**Set problem**:
Start at the line that has "base_plate();" and stop at the line that has "bpy.context.scene.collection.objects.link(empty)". Print those lines and all lines between them exactly, and nothing more.

**Stored data**:
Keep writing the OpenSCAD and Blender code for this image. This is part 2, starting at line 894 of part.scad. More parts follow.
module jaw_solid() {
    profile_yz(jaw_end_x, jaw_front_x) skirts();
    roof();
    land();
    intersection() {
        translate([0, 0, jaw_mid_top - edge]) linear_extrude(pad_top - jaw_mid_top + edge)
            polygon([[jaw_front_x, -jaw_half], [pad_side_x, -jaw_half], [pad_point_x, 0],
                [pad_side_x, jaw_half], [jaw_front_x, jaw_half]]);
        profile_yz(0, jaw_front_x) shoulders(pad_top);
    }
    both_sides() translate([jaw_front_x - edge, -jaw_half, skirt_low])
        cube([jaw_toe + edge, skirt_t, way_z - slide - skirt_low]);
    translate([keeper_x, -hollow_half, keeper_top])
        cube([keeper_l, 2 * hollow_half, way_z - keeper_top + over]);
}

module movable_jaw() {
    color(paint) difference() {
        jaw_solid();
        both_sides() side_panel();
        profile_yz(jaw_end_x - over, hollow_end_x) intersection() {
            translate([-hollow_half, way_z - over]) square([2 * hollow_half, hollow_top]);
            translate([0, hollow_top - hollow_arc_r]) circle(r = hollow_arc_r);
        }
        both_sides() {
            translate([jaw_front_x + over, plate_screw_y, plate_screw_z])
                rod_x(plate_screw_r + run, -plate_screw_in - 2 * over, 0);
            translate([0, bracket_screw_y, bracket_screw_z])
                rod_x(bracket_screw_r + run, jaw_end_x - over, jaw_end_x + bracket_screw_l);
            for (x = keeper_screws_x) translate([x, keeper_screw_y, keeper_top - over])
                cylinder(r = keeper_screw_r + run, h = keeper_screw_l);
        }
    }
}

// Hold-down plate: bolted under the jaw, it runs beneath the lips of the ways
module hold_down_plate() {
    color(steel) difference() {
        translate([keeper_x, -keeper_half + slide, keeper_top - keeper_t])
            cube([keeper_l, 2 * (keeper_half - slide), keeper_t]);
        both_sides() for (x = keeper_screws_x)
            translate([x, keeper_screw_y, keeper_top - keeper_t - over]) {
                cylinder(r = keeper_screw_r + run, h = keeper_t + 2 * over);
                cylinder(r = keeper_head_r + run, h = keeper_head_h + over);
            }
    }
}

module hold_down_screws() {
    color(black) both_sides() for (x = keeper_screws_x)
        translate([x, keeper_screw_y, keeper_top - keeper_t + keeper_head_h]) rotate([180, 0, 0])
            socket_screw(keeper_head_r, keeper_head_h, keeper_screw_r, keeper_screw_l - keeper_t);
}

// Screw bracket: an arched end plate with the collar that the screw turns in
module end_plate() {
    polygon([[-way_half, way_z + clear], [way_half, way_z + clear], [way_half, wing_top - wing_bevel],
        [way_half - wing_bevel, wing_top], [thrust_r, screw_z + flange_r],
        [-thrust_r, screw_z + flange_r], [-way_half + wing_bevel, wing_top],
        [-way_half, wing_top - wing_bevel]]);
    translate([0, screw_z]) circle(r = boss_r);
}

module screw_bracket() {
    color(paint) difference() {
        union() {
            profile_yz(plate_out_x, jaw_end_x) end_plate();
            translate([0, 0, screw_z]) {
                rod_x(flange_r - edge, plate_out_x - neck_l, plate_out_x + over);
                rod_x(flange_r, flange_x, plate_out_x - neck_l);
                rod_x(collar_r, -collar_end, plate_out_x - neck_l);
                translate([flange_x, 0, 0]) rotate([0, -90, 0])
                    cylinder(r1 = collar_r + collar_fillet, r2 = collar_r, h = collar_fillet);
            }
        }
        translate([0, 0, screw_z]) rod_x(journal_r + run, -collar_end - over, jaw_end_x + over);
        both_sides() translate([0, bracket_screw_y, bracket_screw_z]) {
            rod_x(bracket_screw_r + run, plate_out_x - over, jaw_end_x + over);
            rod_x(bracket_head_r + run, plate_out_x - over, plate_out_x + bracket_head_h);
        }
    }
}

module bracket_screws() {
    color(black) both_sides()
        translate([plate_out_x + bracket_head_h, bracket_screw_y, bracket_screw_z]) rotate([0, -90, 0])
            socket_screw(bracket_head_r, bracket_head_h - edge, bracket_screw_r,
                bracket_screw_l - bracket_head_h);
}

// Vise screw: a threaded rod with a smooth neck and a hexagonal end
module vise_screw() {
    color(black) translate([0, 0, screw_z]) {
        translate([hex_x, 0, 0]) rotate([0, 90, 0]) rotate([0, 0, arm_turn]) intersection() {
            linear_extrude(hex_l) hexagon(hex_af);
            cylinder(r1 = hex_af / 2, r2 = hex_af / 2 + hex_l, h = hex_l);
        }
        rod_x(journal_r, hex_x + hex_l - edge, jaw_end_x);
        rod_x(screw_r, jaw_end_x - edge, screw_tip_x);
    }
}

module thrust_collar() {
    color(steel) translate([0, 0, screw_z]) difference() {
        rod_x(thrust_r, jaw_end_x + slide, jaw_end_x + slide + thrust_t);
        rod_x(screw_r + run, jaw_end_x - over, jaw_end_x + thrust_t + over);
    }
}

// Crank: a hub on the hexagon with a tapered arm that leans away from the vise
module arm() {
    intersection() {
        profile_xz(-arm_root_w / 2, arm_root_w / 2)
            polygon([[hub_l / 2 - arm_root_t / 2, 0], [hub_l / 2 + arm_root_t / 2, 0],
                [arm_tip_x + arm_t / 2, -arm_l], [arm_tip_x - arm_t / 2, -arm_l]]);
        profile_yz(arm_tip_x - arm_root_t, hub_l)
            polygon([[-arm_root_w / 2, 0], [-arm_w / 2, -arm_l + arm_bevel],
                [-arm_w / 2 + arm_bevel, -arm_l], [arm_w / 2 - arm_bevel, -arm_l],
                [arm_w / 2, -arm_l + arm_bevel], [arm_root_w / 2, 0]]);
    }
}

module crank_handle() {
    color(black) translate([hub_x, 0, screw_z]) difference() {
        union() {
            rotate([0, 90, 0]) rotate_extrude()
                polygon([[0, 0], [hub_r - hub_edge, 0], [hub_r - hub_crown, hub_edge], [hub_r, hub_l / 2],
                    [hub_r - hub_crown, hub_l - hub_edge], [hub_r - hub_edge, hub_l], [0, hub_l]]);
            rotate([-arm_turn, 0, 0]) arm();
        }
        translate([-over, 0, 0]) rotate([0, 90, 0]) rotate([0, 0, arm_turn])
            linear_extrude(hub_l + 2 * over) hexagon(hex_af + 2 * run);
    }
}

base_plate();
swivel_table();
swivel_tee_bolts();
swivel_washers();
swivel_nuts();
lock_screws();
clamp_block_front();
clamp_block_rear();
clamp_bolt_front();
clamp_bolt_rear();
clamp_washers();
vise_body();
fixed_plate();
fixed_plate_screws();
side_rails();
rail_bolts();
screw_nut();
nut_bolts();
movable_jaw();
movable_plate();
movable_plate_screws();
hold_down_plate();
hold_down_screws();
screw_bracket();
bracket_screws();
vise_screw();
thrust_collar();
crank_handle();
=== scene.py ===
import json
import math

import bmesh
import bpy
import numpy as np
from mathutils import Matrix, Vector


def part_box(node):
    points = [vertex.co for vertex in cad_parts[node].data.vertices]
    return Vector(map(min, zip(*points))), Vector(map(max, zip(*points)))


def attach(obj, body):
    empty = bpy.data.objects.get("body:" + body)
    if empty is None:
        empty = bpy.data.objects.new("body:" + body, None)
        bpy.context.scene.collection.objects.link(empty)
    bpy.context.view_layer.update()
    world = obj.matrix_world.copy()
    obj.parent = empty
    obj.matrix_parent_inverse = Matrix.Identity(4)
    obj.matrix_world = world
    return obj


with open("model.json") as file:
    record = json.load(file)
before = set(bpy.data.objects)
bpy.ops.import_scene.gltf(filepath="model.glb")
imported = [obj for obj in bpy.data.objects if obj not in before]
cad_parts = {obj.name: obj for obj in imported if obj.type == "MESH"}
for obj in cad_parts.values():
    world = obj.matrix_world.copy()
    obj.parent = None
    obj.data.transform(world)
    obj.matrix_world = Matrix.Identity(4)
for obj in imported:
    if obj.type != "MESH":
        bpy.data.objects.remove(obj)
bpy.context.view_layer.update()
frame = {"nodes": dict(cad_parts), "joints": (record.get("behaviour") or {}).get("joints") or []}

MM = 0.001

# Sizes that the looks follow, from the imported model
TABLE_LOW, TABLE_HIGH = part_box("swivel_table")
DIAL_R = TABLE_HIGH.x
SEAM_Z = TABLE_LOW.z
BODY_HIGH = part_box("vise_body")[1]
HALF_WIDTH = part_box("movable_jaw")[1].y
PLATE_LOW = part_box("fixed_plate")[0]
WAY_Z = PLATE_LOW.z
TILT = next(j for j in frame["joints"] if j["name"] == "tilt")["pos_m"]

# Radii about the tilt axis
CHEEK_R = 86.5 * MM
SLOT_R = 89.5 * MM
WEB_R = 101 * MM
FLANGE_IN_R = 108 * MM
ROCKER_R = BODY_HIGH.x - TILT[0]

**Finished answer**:
base_plate();
swivel_table();
swivel_tee_bolts();
swivel_washers();
swivel_nuts();
lock_screws();
clamp_block_front();
clamp_block_rear();
clamp_bolt_front();
clamp_bolt_rear();
clamp_washers();
vise_body();
fixed_plate();
fixed_plate_screws();
side_rails();
rail_bolts();
screw_nut();
nut_bolts();
movable_jaw();
movable_plate();
movable_plate_screws();
hold_down_plate();
hold_down_screws();
screw_bracket();
bracket_screws();
vise_screw();
thrust_collar();
crank_handle();
=== scene.py ===
import json
import math

import bmesh
import bpy
import numpy as np
from mathutils import Matrix, Vector


def part_box(node):
    points = [vertex.co for vertex in cad_parts[node].data.vertices]
    return Vector(map(min, zip(*points))), Vector(map(max, zip(*points)))


def attach(obj, body):
    empty = bpy.data.objects.get("body:" + body)
    if empty is None:
        empty = bpy.data.objects.new("body:" + body, None)
        bpy.context.scene.collection.objects.link(empty)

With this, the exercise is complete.